In the routine adopted by the Inquisition for these investigations, the applicant handed in his genealogy and, if married, that of his wife, giving the names and residences of parents and grandparents. If thorough search through the registers, by names and districts, revealed a fatal blot, that of course was sufficient. If not, commissioners or secretaries with notaries were sent from the tribunal, or the nearest commissioners were ordered to go to the places of residence, where from eight to twelve of the most aged Old Christians of good repute were summoned as witnesses, with precautions to prevent the interested parties from knowing who was called upon. The witnesses were examined under oath, on a series of printed interrogatories, as to their knowledge of the parties, whether they were descended from Conversos or from penitents, what were the sources of information and whether it was public fame and report. The replies were duly taken down and attested. If salaried officials or familiars were concerned, the results of the information were transmitted to the Suprema, to which were also referred doubtful questions and votes in discordia.[882] In a more perfected form, known as the nueva orden, in use in the seventeenth century, stringent additional precautions were taken to prevent the insufficient secrecy observed by officials which was supposed to deter witnesses from giving adverse evidence. A carta acordada of January 22, 1628, threatened excommunication and deprivation of office for this and, under subsequent regulations, all concerned were forbidden, under rigorous penalties, to reveal to any one, even to a minister of the Inquisition, any evidence taken or papers, or records, or even the name of a witness, so that the applicant should be kept in perfect ignorance of the progress of his affair.[883]

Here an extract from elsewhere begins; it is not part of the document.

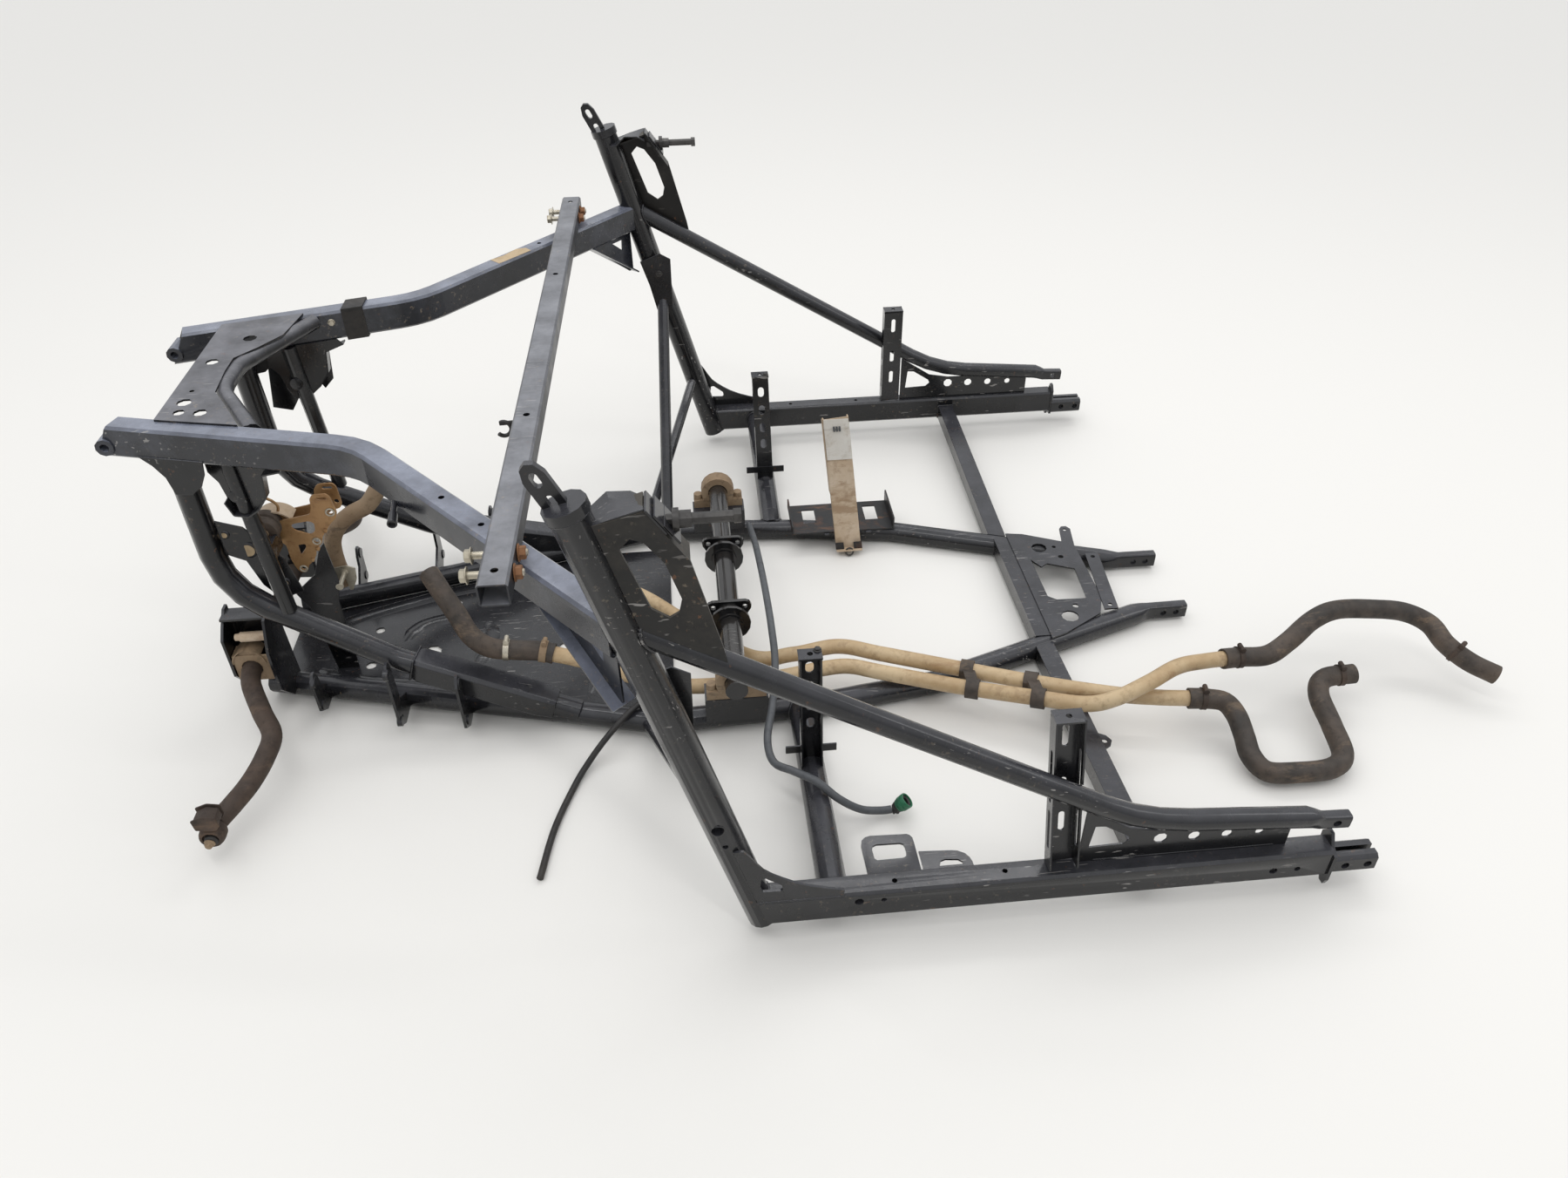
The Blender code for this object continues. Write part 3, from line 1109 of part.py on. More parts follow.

The commissioners were invested with full power to cite witnesses, to examine into sanbenitos suspended in churches, and to demand any papers bearing upon questions that might arise, whether these were in private hands or public archives, and, at their discretion, to make copies or carry away the originals, the owners of which were told that if they wanted them back they might apply to the tribunal. If a witness absented himself, a summons to appear before the tribunal was left with the parish priest to be served on him when he should return.[884] Evidently no family records were too sacred to escape these searching investigations.